What is needed —
Only the lines from the one containing "bpy.context.scene.collection.objects.link(empty)" down to the one containing "cad_parts[node].hide_render = cad_parts[node].hide_viewport", inclusive, are to be quoted exactly.

*** Collected data ***

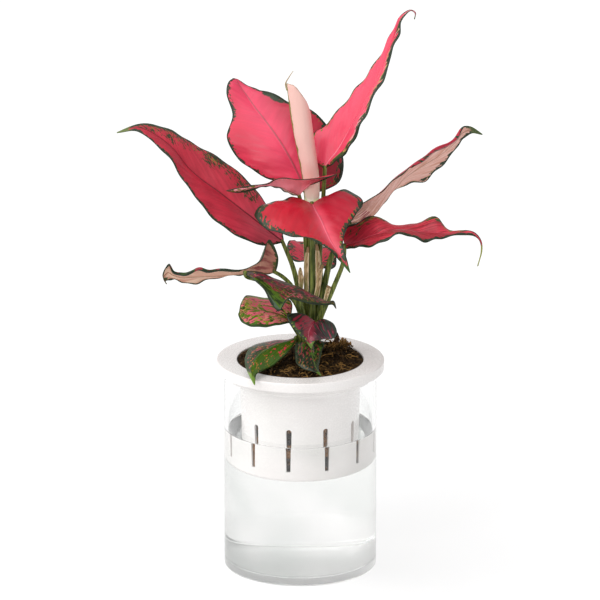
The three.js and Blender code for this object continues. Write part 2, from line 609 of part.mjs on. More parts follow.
// Each petiole's route, from its shoot up to just short of the blade that it carries.
const PETIOLES = {
  main_stem: [
    {
      blade: 'leaf_left_long',
      foot: 3.4,
      route: [[6, 4, 6], [4, 3, 25], [-1, 1, 52], [-6, 0, 72], [-10.8, 0, 84]],
    },
    {
      blade: 'leaf_back_broad',
      foot: 3.4,
      route: [[6, 8, 8], [6, 8, 40], [5, 10, 80], [4.6, 13, 108]],
    },
    {
      blade: 'leaf_right_tall',
      foot: 3.4,
      route: [[12, 7, 8], [13, 8, 40], [15, 9, 80], [17.6, 10, 120]],
    },
    {
      blade: 'leaf_low_back',
      foot: 3,
      route: [[12, 8, 8], [14, 10, 30], [16, 11.5, 58]],
    },
    {
      blade: 'leaf_level_thin',
      foot: 3.2,
      route: [[6, 5, 7], [5, 5, 40], [5, 5, 80], [2.4, 5, 112], [0.6, 4.6, 121]],
    },
    {
      blade: 'leaf_front_arching',
      foot: 3.6,
      route: [[9, 2, 6], [9.4, 0, 40], [9.6, -1, 80], [9.2, -2.6, 112]],
    },
    {
      blade: 'leaf_right_upper',
      foot: 4.4,
      route: [[12, 3, 6], [14, 3, 35], [19, 3, 58], [24.5, 4, 80], [33, 7, 98]],
    },
    {
      blade: 'leaf_right_level',
      foot: 3.4,
      route: [[11, 1, 6], [15, -3, 30], [20, -5, 42], [27, -6, 58], [33.4, -7.4, 75]],
    },
  ],
  side_shoot: [
    {
      blade: 'leaf_left_low',
      foot: 2.4,
      route: [[4, -9, 2], [3, -9, 28], [-1, -9, 46], [-7, -10, 57], [-14, -11, 64]],
    },
    {
      blade: 'leaf_crossing',
      foot: 2.4,
      route: [[3, -9, 2], [2, -9, 25], [-4, -11, 44], [-16, -16, 54], [-32, -22, 61], [-42, -27, 64]],
    },
    {
      blade: 'leaf_speckled_left',
      foot: 2.2,
      route: [[3, -9, 2], [1, -9, 14], [-4, -9, 23]],
    },
    {
      blade: 'leaf_glossy_front',
      foot: 2.4,
      route: [[5, -10, 1.6], [7, -10.4, 10], [9.6, -10.8, 19]],
    },
    {
      blade: 'leaf_hanging_front',
      foot: 2.2,
      route: [[6, -10, 1.6], [7, -10.6, 5], [7.6, -12, 10.6]],
    },
    {
      blade: 'leaf_low_front',
      foot: 2.2,
      route: [[2, -9, 2], [0, -9, 8], [-2, -10, 14]],
    },
  ],
};

const ROLL_STALK = { foot: 4.6, end: 4.6, route: [[9, 6, 7], [9, 6.5, 40], [9.4, 7, 80], [9.3, 7, 117]] };

function petioleGeometry({ blade, foot, route }) {
  const points = route.map(place);
  const base = place(BLADES[blade].stations[0][1]);
  const lead = base.clone().sub(points.at(-1)).normalize();
  points.push(base.addScaledVector(lead, -PETIOLE_SEAT));
  return taperedRod(new THREE.CatmullRomCurve3(points, false, 'centripetal'), foot, PETIOLE_TIP_RADIUS);
}

function shootGeometry(name) {
  const rods = PETIOLES[name].map(petioleGeometry);
  if (name === 'main_stem') {
    const stalk = new THREE.CatmullRomCurve3(ROLL_STALK.route.map(place), false, 'centripetal');
    rods.push(taperedRod(stalk, ROLL_STALK.foot, ROLL_STALK.end));
  }
  return toGeometry(unite([shootCollar(SHOOTS[name]), ...rods]));
}

// ---- the rolled new leaf ----------------------------------------------------------------

const ROLL_AXIS = [
  [9.3, 7, 118.4], [8.3, 7, 140], [5.2, 8, 160],
  [2.6, 8, 175], [0.3, 9, 190], [-2.6, 10, 215],
];
const ROLL_TURNS = 1.3;
const ROLL_PITCH = 1.9;
const ROLL_FOOT_RADIUS = 5.6;
const ROLL_TOP_RADIUS = 8.8;
const ROLL_ROWS = 10;
const ROLL_COLUMNS = 24;
// heights of the slanted mouth, every eighth of a turn from the left edge round the front
const ROLL_MOUTH = [214.5, 215, 212.5, 205, 195, 199, 206, 211, 213, 211, 206, 202];
const ROLL_SPIKE = { radius: 0.5, route: [[-12.6, 10, 213.2], [-9, 9.4, 218.4], [-5.5, 9, 223.6]] };

function rolledLeafGeometry() {
  const axis = new THREE.CatmullRomCurve3(ROLL_AXIS.map(place), false, 'centripetal');
  const [footRise, topRise] = [ROLL_AXIS[0][2], ROLL_AXIS.at(-1)[2]];
  const grid = [];
  for (let row = 0; row <= ROLL_ROWS; row += 1) {
    const line = [];
    for (let column = ROLL_COLUMNS; column >= 0; column -= 1) {
      const turn = ROLL_TURNS * column / ROLL_COLUMNS;
      const eighth = Math.floor(turn * 8);
      const mouth = THREE.MathUtils.lerp(ROLL_MOUTH[eighth], ROLL_MOUTH[eighth + 1], turn * 8 - eighth);
      const rise = THREE.MathUtils.lerp(footRise, mouth, row / ROLL_ROWS);
      const along = (rise - footRise) / (topRise - footRise);
      const radius = THREE.MathUtils.lerp(ROLL_FOOT_RADIUS, ROLL_TOP_RADIUS, Math.sqrt(Math.min(1, along)))
        - ROLL_PITCH * turn;
      const angle = Math.PI + 2 * Math.PI * turn;
      const centre = axis.getPoint(Math.min(1, along));
      line.push(centre.add(new THREE.Vector3(radius * Math.cos(angle), radius * Math.sin(angle), 0)));
    }
    grid.push(line);
  }
  const spike = new THREE.CatmullRomCurve3(ROLL_SPIKE.route.map(place));
  const rod = taperedRod(spike, ROLL_SPIKE.radius, ROLL_SPIKE.radius, 4, 6);
  return toGeometry(unite([sheetGeometry(grid, BLADE_THICKNESS), rod]));
}

// ---- colours and the assembly --------------------------------------------------------------

const FINISHES = {
  clear_glass: { color: 0xdfe6e6, roughness: 0.03, metalness: 0, transparent: true, opacity: 0.3 },
  water: { color: 0xe4e8ec, roughness: 0.02, metalness: 0, transparent: true, opacity: 0.4 },
  white_pot: { color: 0xece8e6, roughness: 0.3, metalness: 0 },
  soil: { color: 0x3a2618, roughness: 1, metalness: 0 },
  green_stem: { color: 0x4b5c22, roughness: 0.45, metalness: 0 },
  pink_blade: { color: 0xf0486a, roughness: 0.35, metalness: 0 },
  red_blade: { color: 0xb02236, roughness: 0.35, metalness: 0 },
  pale_blade: { color: 0xe3b0a0, roughness: 0.45, metalness: 0 },
  green_blade: { color: 0x33451f, roughness: 0.3, metalness: 0 },
  dry_sheath: { color: 0xc9b48c, roughness: 0.7, metalness: 0 },
  bark: { color: 0x4a2f1e, roughness: 0.9, metalness: 0 },
};

const BLADE_FINISHES = {
  leaf_left_long: 'red_blade',
  leaf_back_broad: 'pink_blade',
  leaf_right_tall: 'pink_blade',
  leaf_low_back: 'green_blade',
  leaf_level_thin: 'pink_blade',
  leaf_front_arching: 'red_blade',
  leaf_right_upper: 'pale_blade',
  leaf_right_level: 'red_blade',
  leaf_left_low: 'pale_blade',
  leaf_crossing: 'green_blade',
  leaf_speckled_left: 'green_blade',
  leaf_glossy_front: 'red_blade',
  leaf_hanging_front: 'green_blade',
  leaf_low_front: 'green_blade',
};

const plant = new THREE.Group();

function addPiece(name, geometry, finish) {
  const mesh = new THREE.Mesh(geometry, new THREE.MeshStandardMaterial(FINISHES[finish]));
  mesh.name = name;
  plant.add(mesh);
}

addPiece('glass_vessel', vesselGeometry(), 'clear_glass');
addPiece('inner_pot', potGeometry(), 'white_pot');
addPiece('water', waterGeometry(), 'water');
addPiece('soil', soilGeometry(), 'soil');
for (const name of Object.keys(SHOOTS)) addPiece(name, shootGeometry(name), 'green_stem');
addPiece('leaf_rolled', rolledLeafGeometry(), 'pale_blade');
for (const [name, blade] of Object.entries(BLADES)) {
  addPiece(name, bladeGeometry(blade), BLADE_FINISHES[name]);
}
for (const [name, strip] of Object.entries(STRIPS)) {
  addPiece(name, bladeGeometry(strip, STRIP_COLUMNS), name === 'bark_curl' ? 'bark' : 'dry_sheath');
}

export default plant;
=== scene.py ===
# A potted Chinese evergreen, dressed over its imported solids. Metres, +Z up. The fine
# pieces keep the form of the solids: the same sizes and stations shape both.

import math
import random
from statistics import NormalDist

import bmesh
import bpy
from mathutils import Matrix, Vector


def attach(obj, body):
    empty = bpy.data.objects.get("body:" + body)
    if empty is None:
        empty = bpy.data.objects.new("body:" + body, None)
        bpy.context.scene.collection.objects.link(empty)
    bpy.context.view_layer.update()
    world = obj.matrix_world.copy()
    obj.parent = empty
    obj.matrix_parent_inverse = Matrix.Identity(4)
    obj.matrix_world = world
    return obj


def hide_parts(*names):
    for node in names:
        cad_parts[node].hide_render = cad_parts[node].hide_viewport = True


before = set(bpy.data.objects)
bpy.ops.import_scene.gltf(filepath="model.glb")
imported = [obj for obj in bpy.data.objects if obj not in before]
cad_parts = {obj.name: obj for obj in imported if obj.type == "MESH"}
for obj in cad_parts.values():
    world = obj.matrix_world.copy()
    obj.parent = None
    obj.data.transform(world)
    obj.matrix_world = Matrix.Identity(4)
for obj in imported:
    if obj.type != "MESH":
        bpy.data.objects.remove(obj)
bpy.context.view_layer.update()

MM = 0.001

# ---- sizes, as in the solids, in millimetres -----------------------------------------------

VESSEL_RADIUS = 60
VESSEL_WALL = 3
VESSEL_BASE = 6
VESSEL_HEIGHT = 160.7
VESSEL_EDGE = 2.5
VESSEL_LIP = 0.8

RIM_Z = 169
FLANGE_RADIUS = 66
FLANGE_THICKNESS = 8
MOUTH_RADIUS = 49.5
RING_RADIUS = 56
RING_DEPTH = 14
POT_RADIUS = 47
POT_FOOT_RADIUS = 45.5
POT_DEPTH = 86
POT_WALL = 1.8
POT_FLOOR = 2
SHOULDER_DEPTH = 20

SLOT_COUNT = 10
SLOT_FIRST = math.radians(-101)
SLOT_TOP = 44
SLOT_BOTTOM = 78
SLOT_WIDTH = 4.4
SLOT_FOOT_WIDTH = 3
SLOT_CUT = 12                    # how deep the cut for a slot goes through the wall

WATER_DEPTH = 55
SOIL_GAP = 0.3                   # between the soil and the pot
SOIL_EDGE_DEPTH = 1.2
SOIL_CROWN = 3
MOUND = (32, 22, 13, 5)          # across, back, radius and height of the soil's mound
MOUND_REACH = 18                 # how far out from its middle the clods are larger
CRUMB_HEIGHT = 0.16

EYE_TILT = math.radians(17.3)    # how far the eye looks down
EYE_DISTANCE = 6000
FRAME_WIDTH = 470.6              # what the picture shows at the rim, from side to side
FRAME_CENTRE = (-0.24, 45.7)     # across and rise of the picture's middle


def place(point):
    """Where a point [across, back, rise], as the tilted eye sees it, is in metres."""
    across, back, rise = point
    height = (rise - back * math.sin(EYE_TILT)) / math.cos(EYE_TILT)
    return Vector((across, back, RIM_Z + height)) * MM


# ---- the plant's shape, in millimetres -----------------------------------------------------
# The points are the solids' own, but for the first stations of the two leaves at the right.
# Each station across a blade, from its base to its tip, is its left edge, its midrib and
# its right edge, as they lie when the upper face is looked at with the tip up.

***

Task output —
        bpy.context.scene.collection.objects.link(empty)
    bpy.context.view_layer.update()
    world = obj.matrix_world.copy()
    obj.parent = empty
    obj.matrix_parent_inverse = Matrix.Identity(4)
    obj.matrix_world = world
    return obj


def hide_parts(*names):
    for node in names:
        cad_parts[node].hide_render = cad_parts[node].hide_viewport = True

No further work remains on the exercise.